DATA:
********

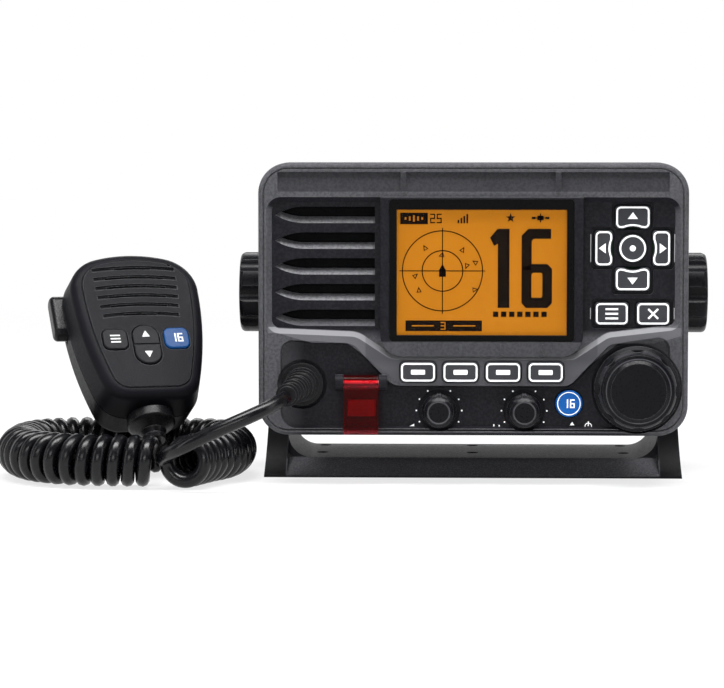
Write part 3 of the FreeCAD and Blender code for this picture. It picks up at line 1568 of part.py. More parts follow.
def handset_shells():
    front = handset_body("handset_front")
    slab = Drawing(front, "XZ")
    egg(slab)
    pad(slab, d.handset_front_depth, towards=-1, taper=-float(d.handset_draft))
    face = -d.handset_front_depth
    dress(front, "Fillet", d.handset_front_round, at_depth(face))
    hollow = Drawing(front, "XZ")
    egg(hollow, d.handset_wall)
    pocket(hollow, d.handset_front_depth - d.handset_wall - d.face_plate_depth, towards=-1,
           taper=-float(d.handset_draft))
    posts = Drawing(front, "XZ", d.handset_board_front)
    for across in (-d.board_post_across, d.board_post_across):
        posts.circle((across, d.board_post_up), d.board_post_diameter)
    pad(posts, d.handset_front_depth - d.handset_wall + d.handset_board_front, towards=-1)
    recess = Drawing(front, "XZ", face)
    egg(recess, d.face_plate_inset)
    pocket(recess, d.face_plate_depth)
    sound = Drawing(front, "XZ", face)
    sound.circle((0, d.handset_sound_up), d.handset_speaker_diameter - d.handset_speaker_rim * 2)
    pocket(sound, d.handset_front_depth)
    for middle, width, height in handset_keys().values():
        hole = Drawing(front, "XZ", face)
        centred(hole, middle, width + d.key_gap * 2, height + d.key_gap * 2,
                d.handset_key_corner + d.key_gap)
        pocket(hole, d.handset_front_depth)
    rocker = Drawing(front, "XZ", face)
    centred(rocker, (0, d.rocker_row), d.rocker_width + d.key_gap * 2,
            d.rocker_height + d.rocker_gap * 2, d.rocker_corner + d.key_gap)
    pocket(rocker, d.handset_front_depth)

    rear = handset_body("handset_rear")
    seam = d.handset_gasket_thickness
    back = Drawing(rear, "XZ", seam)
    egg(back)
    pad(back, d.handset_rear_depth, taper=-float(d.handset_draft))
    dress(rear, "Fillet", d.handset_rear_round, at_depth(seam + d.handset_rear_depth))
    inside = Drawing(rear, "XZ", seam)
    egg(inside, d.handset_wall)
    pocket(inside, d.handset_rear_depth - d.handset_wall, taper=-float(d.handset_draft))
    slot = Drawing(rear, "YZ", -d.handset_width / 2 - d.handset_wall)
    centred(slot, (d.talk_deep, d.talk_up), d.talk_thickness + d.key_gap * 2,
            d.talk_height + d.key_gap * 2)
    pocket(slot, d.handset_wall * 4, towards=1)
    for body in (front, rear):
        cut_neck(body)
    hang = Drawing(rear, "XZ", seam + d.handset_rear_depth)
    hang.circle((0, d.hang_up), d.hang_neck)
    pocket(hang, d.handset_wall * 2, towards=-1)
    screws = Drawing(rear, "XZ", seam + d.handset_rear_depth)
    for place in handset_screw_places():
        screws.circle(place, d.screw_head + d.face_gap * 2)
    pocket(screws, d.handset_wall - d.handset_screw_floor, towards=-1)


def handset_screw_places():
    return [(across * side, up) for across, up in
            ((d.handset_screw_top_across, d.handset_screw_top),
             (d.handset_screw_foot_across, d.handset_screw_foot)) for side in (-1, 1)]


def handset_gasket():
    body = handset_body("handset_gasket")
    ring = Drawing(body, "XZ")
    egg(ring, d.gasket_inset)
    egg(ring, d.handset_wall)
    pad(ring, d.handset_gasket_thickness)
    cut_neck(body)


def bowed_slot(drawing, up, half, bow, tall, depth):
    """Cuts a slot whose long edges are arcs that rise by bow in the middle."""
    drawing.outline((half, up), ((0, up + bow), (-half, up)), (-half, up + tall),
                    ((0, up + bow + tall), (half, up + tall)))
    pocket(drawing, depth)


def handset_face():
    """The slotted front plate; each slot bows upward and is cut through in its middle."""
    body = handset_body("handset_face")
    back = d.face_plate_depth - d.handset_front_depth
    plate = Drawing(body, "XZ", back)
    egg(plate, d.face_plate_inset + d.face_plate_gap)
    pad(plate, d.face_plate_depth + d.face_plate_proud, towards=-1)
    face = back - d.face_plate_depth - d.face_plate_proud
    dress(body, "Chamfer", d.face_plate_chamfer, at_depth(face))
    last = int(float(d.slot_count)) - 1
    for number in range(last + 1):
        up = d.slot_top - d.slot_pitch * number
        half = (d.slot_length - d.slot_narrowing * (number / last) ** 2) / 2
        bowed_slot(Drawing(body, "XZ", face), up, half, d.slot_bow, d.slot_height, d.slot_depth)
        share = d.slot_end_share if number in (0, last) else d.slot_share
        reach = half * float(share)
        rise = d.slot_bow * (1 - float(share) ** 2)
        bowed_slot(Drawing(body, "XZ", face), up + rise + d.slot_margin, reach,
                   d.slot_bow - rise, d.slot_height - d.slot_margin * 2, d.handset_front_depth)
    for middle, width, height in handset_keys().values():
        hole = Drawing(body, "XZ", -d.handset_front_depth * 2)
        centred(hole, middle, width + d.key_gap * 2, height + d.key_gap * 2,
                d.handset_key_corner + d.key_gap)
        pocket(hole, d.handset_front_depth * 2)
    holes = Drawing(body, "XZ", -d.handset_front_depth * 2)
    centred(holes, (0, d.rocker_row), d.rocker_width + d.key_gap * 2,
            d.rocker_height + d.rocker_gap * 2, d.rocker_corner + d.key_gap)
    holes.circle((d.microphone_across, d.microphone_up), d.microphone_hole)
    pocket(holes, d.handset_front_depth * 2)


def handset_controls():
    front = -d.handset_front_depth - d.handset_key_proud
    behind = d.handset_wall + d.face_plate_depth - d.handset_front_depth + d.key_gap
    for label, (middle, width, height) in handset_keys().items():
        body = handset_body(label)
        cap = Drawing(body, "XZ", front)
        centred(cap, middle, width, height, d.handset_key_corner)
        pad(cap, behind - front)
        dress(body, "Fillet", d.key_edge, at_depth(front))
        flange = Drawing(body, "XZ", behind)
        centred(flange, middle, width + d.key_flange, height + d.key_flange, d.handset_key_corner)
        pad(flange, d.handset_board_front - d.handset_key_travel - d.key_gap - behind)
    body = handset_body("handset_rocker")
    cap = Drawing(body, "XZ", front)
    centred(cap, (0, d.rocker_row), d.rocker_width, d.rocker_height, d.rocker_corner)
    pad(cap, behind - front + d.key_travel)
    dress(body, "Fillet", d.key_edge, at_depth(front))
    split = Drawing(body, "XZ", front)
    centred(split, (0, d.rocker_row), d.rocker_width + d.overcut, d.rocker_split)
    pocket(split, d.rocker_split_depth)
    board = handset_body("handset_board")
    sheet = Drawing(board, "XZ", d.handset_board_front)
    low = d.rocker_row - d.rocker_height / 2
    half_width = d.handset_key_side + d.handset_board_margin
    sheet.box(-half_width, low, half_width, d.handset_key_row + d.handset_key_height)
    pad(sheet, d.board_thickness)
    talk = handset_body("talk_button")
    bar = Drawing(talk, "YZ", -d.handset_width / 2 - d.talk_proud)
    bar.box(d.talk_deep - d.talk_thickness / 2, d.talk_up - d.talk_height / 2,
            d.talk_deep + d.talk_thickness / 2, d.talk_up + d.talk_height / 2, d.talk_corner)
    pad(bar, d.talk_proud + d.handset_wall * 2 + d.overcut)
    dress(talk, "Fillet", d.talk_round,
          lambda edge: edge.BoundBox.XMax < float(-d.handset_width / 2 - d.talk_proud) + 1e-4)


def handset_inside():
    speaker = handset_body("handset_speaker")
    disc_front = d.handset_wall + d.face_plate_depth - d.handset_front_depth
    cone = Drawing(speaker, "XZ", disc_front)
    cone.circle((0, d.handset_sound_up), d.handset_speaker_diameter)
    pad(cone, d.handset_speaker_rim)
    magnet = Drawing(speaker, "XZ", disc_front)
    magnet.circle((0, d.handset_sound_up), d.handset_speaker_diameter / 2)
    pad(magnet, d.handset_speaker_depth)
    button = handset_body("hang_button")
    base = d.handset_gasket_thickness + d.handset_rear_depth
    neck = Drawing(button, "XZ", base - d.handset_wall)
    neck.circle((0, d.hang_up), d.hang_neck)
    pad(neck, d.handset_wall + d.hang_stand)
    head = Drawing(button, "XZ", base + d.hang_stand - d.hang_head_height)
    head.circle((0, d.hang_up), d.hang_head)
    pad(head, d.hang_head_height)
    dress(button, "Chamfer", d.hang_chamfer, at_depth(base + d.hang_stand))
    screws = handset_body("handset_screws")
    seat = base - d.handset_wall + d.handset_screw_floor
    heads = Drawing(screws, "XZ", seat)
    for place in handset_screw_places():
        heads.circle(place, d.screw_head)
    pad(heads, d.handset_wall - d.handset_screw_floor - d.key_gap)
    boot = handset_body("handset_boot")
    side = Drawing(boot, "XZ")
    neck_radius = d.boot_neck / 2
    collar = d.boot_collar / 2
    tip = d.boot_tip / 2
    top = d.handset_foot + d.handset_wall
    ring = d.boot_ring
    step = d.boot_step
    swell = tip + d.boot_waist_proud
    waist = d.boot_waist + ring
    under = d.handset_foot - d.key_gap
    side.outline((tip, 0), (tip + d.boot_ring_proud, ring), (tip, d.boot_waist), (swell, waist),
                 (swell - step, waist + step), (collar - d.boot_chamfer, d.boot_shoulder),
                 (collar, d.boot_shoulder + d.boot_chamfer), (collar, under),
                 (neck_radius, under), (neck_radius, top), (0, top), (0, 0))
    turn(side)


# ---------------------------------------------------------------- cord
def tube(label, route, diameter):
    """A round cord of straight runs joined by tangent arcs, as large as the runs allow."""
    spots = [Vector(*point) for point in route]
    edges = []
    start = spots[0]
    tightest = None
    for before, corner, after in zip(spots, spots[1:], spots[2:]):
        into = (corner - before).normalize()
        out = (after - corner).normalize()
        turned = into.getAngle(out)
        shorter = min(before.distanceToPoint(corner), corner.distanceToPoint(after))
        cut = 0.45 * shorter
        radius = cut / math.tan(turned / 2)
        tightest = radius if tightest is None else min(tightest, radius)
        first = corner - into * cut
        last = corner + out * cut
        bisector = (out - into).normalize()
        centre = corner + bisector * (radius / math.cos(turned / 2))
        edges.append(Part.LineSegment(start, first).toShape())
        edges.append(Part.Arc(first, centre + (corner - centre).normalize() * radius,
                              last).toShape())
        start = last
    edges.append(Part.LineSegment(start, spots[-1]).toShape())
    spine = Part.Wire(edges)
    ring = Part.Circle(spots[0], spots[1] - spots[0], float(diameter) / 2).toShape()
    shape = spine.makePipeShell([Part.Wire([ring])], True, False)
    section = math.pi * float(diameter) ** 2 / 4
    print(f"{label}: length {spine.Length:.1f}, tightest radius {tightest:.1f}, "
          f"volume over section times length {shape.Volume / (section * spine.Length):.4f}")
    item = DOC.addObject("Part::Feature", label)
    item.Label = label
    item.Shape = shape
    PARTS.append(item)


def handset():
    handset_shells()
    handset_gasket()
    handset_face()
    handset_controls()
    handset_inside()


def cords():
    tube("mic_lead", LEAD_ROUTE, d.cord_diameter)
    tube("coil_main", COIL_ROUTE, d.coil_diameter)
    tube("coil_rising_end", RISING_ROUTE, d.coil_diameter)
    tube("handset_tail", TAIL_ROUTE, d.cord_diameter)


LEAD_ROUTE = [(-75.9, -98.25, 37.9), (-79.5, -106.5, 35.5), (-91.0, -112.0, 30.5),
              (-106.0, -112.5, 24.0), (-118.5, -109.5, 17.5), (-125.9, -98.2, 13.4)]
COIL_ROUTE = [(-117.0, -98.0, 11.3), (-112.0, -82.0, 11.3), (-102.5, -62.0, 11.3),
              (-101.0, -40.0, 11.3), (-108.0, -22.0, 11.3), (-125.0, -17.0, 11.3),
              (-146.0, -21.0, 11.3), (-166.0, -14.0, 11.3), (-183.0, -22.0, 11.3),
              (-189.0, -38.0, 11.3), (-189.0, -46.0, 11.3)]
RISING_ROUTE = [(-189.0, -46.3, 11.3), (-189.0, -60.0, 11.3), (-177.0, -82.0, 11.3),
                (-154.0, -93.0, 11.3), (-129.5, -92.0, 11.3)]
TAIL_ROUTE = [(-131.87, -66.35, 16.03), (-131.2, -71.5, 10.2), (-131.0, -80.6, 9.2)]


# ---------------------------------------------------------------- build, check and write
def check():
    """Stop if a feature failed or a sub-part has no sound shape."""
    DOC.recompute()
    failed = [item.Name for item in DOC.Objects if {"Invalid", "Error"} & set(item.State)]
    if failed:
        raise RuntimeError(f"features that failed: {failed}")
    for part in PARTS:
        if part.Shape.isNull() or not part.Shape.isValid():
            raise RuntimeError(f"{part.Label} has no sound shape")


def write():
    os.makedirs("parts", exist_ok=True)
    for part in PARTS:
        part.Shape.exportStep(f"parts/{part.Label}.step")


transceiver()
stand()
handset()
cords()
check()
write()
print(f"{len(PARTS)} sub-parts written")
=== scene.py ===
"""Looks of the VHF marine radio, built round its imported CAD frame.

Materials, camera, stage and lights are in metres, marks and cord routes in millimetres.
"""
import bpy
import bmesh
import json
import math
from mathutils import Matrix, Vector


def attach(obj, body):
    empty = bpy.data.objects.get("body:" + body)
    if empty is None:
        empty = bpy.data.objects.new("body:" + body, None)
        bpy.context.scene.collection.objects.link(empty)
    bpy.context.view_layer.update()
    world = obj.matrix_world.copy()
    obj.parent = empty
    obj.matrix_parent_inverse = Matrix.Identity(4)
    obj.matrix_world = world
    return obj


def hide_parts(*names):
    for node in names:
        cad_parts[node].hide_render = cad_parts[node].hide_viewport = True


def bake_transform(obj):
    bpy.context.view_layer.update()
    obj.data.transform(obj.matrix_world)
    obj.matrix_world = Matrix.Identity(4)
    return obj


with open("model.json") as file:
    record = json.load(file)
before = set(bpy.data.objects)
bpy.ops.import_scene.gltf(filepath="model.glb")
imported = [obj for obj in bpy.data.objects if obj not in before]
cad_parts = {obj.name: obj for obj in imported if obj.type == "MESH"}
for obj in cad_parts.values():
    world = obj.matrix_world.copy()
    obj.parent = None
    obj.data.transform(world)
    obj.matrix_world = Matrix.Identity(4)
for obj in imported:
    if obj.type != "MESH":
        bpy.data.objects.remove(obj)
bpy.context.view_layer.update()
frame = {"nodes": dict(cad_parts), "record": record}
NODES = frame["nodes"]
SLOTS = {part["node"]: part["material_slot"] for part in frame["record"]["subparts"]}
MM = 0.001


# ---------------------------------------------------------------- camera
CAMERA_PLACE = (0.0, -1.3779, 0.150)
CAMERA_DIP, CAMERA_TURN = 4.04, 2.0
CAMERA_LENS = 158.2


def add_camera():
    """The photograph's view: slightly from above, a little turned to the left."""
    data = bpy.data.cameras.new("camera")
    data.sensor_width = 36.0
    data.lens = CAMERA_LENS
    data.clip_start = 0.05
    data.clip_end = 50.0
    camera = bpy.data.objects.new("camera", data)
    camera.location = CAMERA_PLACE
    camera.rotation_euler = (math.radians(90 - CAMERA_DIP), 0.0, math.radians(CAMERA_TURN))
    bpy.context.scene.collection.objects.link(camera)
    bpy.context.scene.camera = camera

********

THE PROBLEM: From the first line of the data above to the line holding "pocket(rocker, d.handset_front_depth)", reproduce each line exactly; emit no other lines.

RESPONSE:
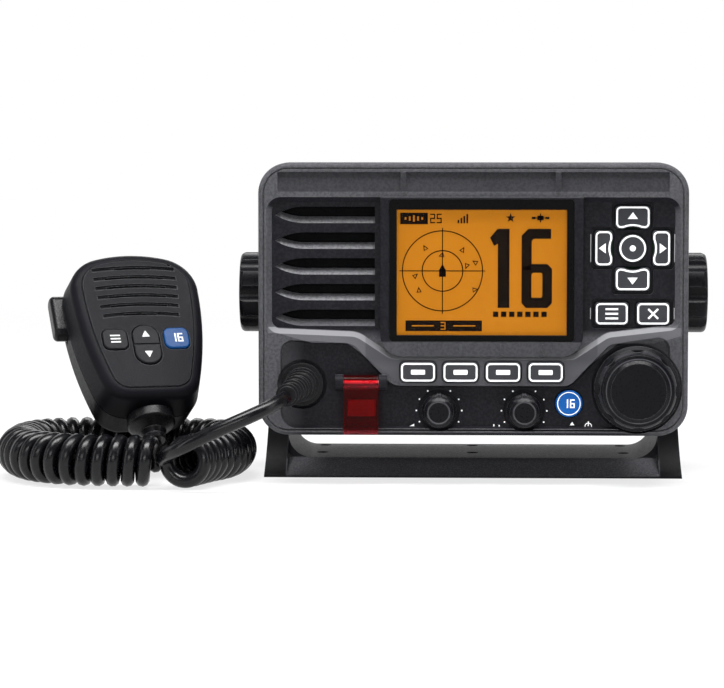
Write part 3 of the FreeCAD and Blender code for this picture. It picks up at line 1568 of part.py. More parts follow.
def handset_shells():
    front = handset_body("handset_front")
    slab = Drawing(front, "XZ")
    egg(slab)
    pad(slab, d.handset_front_depth, towards=-1, taper=-float(d.handset_draft))
    face = -d.handset_front_depth
    dress(front, "Fillet", d.handset_front_round, at_depth(face))
    hollow = Drawing(front, "XZ")
    egg(hollow, d.handset_wall)
    pocket(hollow, d.handset_front_depth - d.handset_wall - d.face_plate_depth, towards=-1,
           taper=-float(d.handset_draft))
    posts = Drawing(front, "XZ", d.handset_board_front)
    for across in (-d.board_post_across, d.board_post_across):
        posts.circle((across, d.board_post_up), d.board_post_diameter)
    pad(posts, d.handset_front_depth - d.handset_wall + d.handset_board_front, towards=-1)
    recess = Drawing(front, "XZ", face)
    egg(recess, d.face_plate_inset)
    pocket(recess, d.face_plate_depth)
    sound = Drawing(front, "XZ", face)
    sound.circle((0, d.handset_sound_up), d.handset_speaker_diameter - d.handset_speaker_rim * 2)
    pocket(sound, d.handset_front_depth)
    for middle, width, height in handset_keys().values():
        hole = Drawing(front, "XZ", face)
        centred(hole, middle, width + d.key_gap * 2, height + d.key_gap * 2,
                d.handset_key_corner + d.key_gap)
        pocket(hole, d.handset_front_depth)
    rocker = Drawing(front, "XZ", face)
    centred(rocker, (0, d.rocker_row), d.rocker_width + d.key_gap * 2,
            d.rocker_height + d.rocker_gap * 2, d.rocker_corner + d.key_gap)
    pocket(rocker, d.handset_front_depth)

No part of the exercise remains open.